The daubing of blue paint on the headstones of Australian diggers' graves at a war cemetery in west London is a "sickening act" of vandalism, a war graves commission official says.
Several headstones at the Harefield cemetery were spray painted with meaningless blue shapes over the weekend, prompting a police investigation and the dispatch of an expert clean-up team.
Most of the 126 graves at the cemetery are of Australian soldiers who were sent to the nearby No.1 Australian Auxiliary Hospital after being wounded on the Western Front during World War I.
Australian army nurse Ruby Dickinson is also buried there.
The graffiti attack is the second act of vandalism at the cemetery this year after a flagpole was cut in half and paint was daubed on the entrance and a newly installed information panel just 24 hours before the Anzac Day ceremony there.
The paint was cleaned off in time for the ceremony and Commonwealth War Graves Commission spokesman Peter Francis said a clean-up team was in action again on Monday to remove the offending graffiti.
"It's just a sickening act really, one that's deeply distressing, not just for those of us who spend our working lives trying to perpetuate the memory of the men that gave their lives for us but also for the families of those men that are buried and commemorated there."
Francis told AAP there was nothing to suggest it was a targeted attack on Australian war graves, with the graffiti containing no clear messages.
"Obviously it's someone who just doesn't appreciate what these people did for us.
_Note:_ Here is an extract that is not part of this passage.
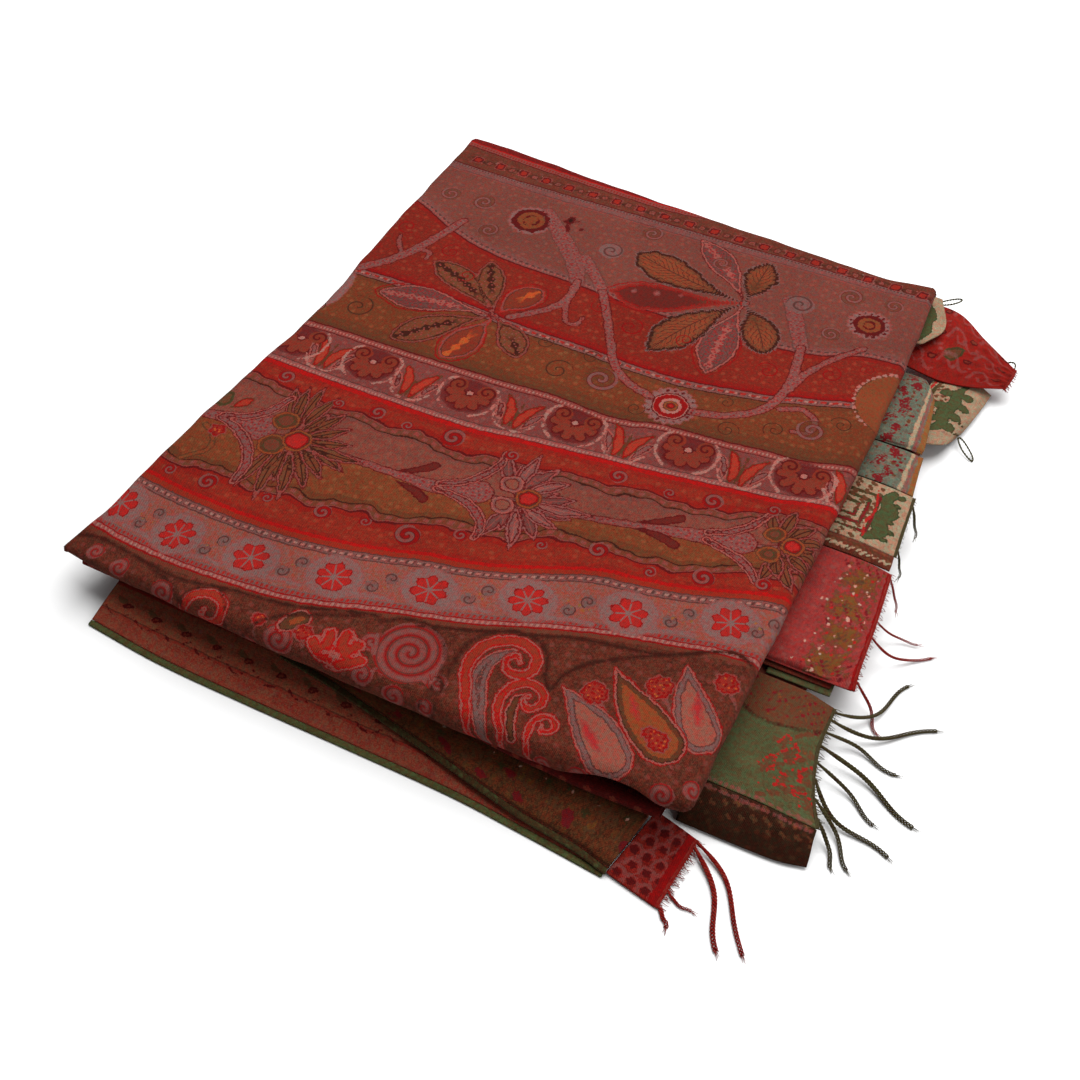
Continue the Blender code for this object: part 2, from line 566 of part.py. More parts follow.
def make_fringe(name, edge_points, locks, colour):
    """Strip beside a free edge, with locks and hairs drawn out of its outer side."""
    edge = curve_through(edge_points, 8)
    lengths = np.concatenate([[0.0], np.cumsum(np.linalg.norm(np.diff(edge, axis=0), axis=1))])
    total = lengths[-1]
    end_margin = END_CLEARANCE + 0.5 * STRIP_WIDTH / total
    rows = sorted(locks + hair_rows(name, locks, end_margin))
    vertices = []
    faces = []

    def at(distance):
        return np.array([np.interp(distance, lengths, edge[:, k]) for k in range(3)])

    def outward(distance):
        step = at(min(distance + 0.5, total)) - at(max(distance - 0.5, 0.0))
        away = np.array([step[1], -step[0]])
        away *= 1.0 if away[0] > 0.0 else -1.0
        return away / np.linalg.norm(away)

    def strip_ring(distance):
        point = at(distance)
        away = outward(distance)
        start = len(vertices)
        low = STRIP_THICKNESS
        for reach, drop in ((SEAM_GAP, 0.0), (SEAM_GAP + STRIP_WIDTH, 0.0),
                            (SEAM_GAP + STRIP_WIDTH, low), (SEAM_GAP, low)):
            vertices.append((point[0] + away[0] * reach, point[1] + away[1] * reach, point[2] - drop))
        return start

    def join(first, second, outer_side):
        for a, b, outer in ((0, 1, False), (1, 2, True), (2, 3, False), (3, 0, False)):
            if outer and not outer_side:
                continue
            faces.append((first + a, first + b, second + b, second + a))

    marks = []
    for row in rows:
        middle = row[0] * total
        marks.append((middle - 0.5 * row[4], middle + 0.5 * row[4], row))
    previous = strip_ring(0.0)
    faces.append((previous, previous + 1, previous + 2, previous + 3))
    for begin, end, row in marks:
        near = strip_ring(begin)
        join(previous, near, True)
        far = strip_ring(end)
        join(near, far, False)
        previous = far
        middle = 0.5 * (begin + end)
        base = at(middle)
        away = outward(middle)
        root = (base[0] + away[0] * (SEAM_GAP + STRIP_WIDTH), base[1] + away[1] * (SEAM_GAP + STRIP_WIDTH),
                base[2] - 0.5 * STRIP_THICKNESS)
        is_hair = row[5] is None
        tip_height = max(root[2] - HAIR_DROP, FLOOR_REST) if is_hair else row[5]
        segments = HAIR_SEGMENTS if is_hair else LOCK_SEGMENTS
        path = lock_path(root, row[1], row[2], row[3], tip_height, segments)
        ring = [near + 1, far + 1, far + 2, near + 2]
        for k in range(1, len(path)):
            direction = np.array(path[k]) - np.array(path[k - 1])
            side = np.array([-direction[1], direction[0]])
            side /= max(np.linalg.norm(side), 1e-6)
            first_side = np.array(vertices[far + 1][:2]) - np.array(vertices[near + 1][:2])
            side *= 1.0 if float(np.dot(side, first_side)) > 0.0 else -1.0
            share = 1.0 - (1.0 - TIP_SHARE) * k / (len(path) - 1)
            half_width = 0.5 * row[4] * share
            half_depth = 0.5 * STRIP_THICKNESS * share
            x, y, z = path[k]
            start = len(vertices)
            vertices.append((x - side[0] * half_width, y - side[1] * half_width, z + half_depth))
            vertices.append((x + side[0] * half_width, y + side[1] * half_width, z + half_depth))
            vertices.append((x + side[0] * half_width, y + side[1] * half_width, z - half_depth))
            vertices.append((x - side[0] * half_width, y - side[1] * half_width, z - half_depth))
            following = [start, start + 1, start + 2, start + 3]
            for a in range(4):
                b = (a + 1) % 4
                faces.append((ring[a], ring[b], following[b], following[a]))
            ring = following
        faces.append(tuple(ring))
    last = strip_ring(total)
    join(previous, last, True)
    faces.append((last, last + 1, last + 2, last + 3))
    return add_solid(name, vertices, faces, colour)


def make_thread_loop(name, colour):
    """Closed loop of yarn, longer than wide, that leans to the ground."""
    x, y, z, half_length, half_width, turn, tilt = THREAD_LOOPS[name]
    turn = math.radians(turn)
    tilt = math.radians(tilt)
    vertices = []
    faces = []
    for k in range(LOOP_STEPS):
        angle = 2.0 * math.pi * k / LOOP_STEPS
        along = half_length * math.cos(angle)
        across = half_width * math.sin(angle)
        for side in range(LOOP_SIDES):
            phase = 2.0 * math.pi * (side + 0.5) / LOOP_SIDES
            grow = 0.5 * THREAD * math.cos(phase)
            rise = 0.5 * THREAD * math.sin(phase)
            a = along + grow * math.cos(angle)
            b = across + grow * math.sin(angle)
            vertices.append((x + a * math.cos(turn) - b * math.sin(turn),
                             y + a * math.sin(turn) + b * math.cos(turn),
                             z - a * math.sin(tilt) + rise))
    for k in range(LOOP_STEPS):
        after = (k + 1) % LOOP_STEPS
        for side in range(LOOP_SIDES):
            beside = (side + 1) % LOOP_SIDES
            faces.append((k * LOOP_SIDES + side, k * LOOP_SIDES + beside,
                          after * LOOP_SIDES + beside, after * LOOP_SIDES + side))
    return add_solid(name, vertices, faces, colour)


def free_edge(rows):
    return list(rows[-1])


def build():
    clear_scene()
    make_hidden_layers()
    make_top_panel()
    make_under_fold()
    make_leaf("lower_leaf", LOWER_LEAF, THIN_CLOTH, "border_brown")
    make_leaf("upper_leaf", UPPER_LEAF, THIN_CLOTH, "border_brown")
    make_selvedge("lower_selvedge", LOWER_LEAF)
    make_selvedge("upper_selvedge", UPPER_LEAF)
    make_leaf("red_block", RED_BLOCK, THIN_CLOTH, "deep_red")
    make_leaf("green_block", GREEN_BLOCK, THIN_CLOTH, "block_green")
    make_leaf("brown_band", BROWN_BAND, THIN_CLOTH, "border_brown")
    make_leaf("pink_block", PINK_BLOCK, THIN_CLOTH, "block_pink")
    make_leaf("red_under_leaf", RED_UNDER_LEAF, THIN_CLOTH, "deep_red")
    make_leaf("green_under_leaf", GREEN_UNDER_LEAF, THIN_CLOTH, "block_green")
    make_leaf("cream_band", CREAM_BAND, THIN_CLOTH, "border_brown")
    make_leaf("cream_block", CREAM_BLOCK, THIN_CLOTH, "block_cream")
    make_leaf("blue_block_front", BLUE_BLOCK_FRONT, THIN_CLOTH, "block_blue")
    make_leaf("blue_block_back", BLUE_BLOCK_BACK, THIN_CLOTH, "block_blue")
    make_leaf("leaf_block", LEAF_BLOCK, THIN_CLOTH, "block_cream")
    make_leaf("red_corner", RED_CORNER, THIN_CLOTH, "fringe_red")
    make_leaf("cream_corner", CREAM_CORNER, THIN_CLOTH, "block_cream")
    make_fringe("red_fringe", free_edge(RED_BLOCK), RED_LOCKS, "fringe_red")
    make_fringe("green_fringe", free_edge(GREEN_BLOCK)[::-1], GREEN_LOCKS, "fringe_olive")
    make_fringe("pink_fringe", free_edge(PINK_BLOCK)[::-1], PINK_LOCKS, "fringe_red")
    make_fringe("cream_fringe", free_edge(CREAM_BLOCK), CREAM_LOCKS, "fringe_olive")
    make_fringe("corner_fringe", free_edge(RED_CORNER), [], "fringe_red")
    make_thread_loop("leaf_thread_loop", "fringe_olive")
    make_thread_loop("corner_thread_loop", "fringe_olive")
    make_thread_loop("back_thread_loop", "fringe_olive")


build()
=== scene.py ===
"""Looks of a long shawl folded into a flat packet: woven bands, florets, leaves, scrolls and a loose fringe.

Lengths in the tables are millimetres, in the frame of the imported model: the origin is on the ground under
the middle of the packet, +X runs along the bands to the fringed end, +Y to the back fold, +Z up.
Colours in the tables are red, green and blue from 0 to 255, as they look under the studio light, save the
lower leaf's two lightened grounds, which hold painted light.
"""
import math

import bpy
import numpy as np
from mathutils import Matrix, Vector


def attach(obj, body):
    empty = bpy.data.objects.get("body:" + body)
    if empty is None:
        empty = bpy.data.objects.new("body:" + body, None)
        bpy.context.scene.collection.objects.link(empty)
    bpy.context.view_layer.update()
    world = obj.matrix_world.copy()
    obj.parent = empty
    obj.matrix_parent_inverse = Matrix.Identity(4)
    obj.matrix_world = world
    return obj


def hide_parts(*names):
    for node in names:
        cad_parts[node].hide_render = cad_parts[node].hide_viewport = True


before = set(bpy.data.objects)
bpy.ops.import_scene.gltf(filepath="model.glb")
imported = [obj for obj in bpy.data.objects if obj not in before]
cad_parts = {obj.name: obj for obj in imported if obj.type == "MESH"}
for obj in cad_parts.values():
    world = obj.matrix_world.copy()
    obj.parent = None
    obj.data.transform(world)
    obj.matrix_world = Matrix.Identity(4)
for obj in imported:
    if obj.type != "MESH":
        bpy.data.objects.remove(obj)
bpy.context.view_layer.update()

MM = 0.001
BODY = "root"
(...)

It looks like just a mindless act of vandalism, just pure stupidity."
Francis said stonemasons used high-pressure water jets on Monday to try to fully remove the graffiti but it would depend on how much paint had leached into the stone.
The distinctive scroll-shaped headstones were chosen by staff and patients at the hospital and were carefully restored in time for this year's Anzac ceremony.
Every Anzac Day local schoolchildren lay fresh spring flowers on the graves.